▸ DIRECTION: Look through the material below. Copy each line that contains the string "context".

▸ DATASET RECORDS:

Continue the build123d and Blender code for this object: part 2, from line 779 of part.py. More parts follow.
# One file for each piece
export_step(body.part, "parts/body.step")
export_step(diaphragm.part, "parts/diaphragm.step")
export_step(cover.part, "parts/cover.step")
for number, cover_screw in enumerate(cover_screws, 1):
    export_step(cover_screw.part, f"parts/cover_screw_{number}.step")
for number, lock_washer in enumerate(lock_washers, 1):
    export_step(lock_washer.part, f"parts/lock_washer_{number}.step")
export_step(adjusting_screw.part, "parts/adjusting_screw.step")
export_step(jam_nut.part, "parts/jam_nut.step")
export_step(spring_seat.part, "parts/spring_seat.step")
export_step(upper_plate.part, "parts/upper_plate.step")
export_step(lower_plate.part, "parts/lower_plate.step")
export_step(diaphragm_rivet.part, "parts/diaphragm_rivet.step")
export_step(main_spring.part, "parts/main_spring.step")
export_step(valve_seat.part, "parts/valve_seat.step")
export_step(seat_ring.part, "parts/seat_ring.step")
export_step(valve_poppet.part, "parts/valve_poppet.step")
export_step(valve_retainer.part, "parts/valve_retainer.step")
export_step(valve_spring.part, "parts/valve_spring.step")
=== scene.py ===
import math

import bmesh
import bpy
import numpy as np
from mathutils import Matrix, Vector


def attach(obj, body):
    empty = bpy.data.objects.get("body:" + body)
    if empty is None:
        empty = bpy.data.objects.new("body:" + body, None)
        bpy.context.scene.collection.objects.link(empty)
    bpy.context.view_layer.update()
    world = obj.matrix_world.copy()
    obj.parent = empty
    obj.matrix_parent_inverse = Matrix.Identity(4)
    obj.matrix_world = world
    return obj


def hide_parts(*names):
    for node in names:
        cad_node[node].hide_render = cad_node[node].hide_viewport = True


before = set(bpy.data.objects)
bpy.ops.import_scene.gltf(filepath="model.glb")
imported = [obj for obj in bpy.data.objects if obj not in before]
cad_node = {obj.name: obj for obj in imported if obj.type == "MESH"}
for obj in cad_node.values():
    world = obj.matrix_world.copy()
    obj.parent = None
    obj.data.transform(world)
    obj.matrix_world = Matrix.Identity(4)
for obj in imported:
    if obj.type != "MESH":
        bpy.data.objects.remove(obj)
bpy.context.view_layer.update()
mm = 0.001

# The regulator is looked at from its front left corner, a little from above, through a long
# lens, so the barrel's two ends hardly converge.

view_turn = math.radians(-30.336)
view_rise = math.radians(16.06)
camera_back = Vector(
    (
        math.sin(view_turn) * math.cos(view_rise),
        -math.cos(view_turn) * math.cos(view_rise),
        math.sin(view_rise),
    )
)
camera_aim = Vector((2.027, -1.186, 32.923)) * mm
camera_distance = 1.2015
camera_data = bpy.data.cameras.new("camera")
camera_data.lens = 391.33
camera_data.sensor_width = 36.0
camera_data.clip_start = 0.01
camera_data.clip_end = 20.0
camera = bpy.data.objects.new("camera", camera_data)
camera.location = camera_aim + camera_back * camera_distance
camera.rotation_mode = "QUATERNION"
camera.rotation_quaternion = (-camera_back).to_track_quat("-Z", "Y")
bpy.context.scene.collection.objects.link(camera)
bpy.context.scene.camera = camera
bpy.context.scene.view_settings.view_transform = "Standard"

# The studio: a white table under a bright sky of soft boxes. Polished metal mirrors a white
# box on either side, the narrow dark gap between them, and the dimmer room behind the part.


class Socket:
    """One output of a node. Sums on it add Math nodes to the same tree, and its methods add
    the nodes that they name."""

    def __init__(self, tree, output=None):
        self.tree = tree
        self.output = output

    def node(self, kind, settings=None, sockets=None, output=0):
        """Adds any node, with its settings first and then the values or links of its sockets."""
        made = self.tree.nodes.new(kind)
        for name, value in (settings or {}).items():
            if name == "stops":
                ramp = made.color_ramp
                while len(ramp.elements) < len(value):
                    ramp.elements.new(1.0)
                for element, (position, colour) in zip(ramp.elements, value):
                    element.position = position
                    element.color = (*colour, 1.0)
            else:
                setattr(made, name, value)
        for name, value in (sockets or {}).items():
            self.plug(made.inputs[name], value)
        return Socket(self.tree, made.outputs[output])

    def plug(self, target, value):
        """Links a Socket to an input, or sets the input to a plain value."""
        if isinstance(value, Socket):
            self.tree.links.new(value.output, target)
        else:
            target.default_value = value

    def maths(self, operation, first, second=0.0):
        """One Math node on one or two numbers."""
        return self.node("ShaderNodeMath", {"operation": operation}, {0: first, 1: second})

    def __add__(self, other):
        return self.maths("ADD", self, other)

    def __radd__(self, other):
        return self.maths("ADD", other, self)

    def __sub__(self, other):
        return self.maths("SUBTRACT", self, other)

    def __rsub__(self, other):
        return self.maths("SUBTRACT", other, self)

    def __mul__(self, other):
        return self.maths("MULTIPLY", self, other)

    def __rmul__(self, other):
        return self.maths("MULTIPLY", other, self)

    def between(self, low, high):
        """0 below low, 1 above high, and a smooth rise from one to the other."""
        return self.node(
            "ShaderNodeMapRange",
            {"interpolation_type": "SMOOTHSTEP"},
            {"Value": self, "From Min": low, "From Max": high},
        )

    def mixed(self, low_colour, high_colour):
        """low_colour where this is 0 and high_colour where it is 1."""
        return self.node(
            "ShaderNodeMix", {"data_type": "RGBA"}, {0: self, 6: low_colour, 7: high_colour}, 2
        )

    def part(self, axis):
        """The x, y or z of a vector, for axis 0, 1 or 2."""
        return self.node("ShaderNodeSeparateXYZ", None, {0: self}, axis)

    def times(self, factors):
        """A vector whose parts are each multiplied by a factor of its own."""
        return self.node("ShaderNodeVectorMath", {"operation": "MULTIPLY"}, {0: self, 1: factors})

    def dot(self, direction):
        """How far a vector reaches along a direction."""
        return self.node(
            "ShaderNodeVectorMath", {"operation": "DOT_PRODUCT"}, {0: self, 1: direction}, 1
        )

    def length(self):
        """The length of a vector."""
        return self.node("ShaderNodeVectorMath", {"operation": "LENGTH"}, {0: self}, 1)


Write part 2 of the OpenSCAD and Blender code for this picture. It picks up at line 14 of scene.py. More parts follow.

▸ FULL ANSWER:
        bpy.context.scene.collection.objects.link(empty)
    bpy.context.view_layer.update()
bpy.context.view_layer.update()
bpy.context.scene.collection.objects.link(camera)
bpy.context.scene.camera = camera
bpy.context.scene.view_settings.view_transform = "Standard"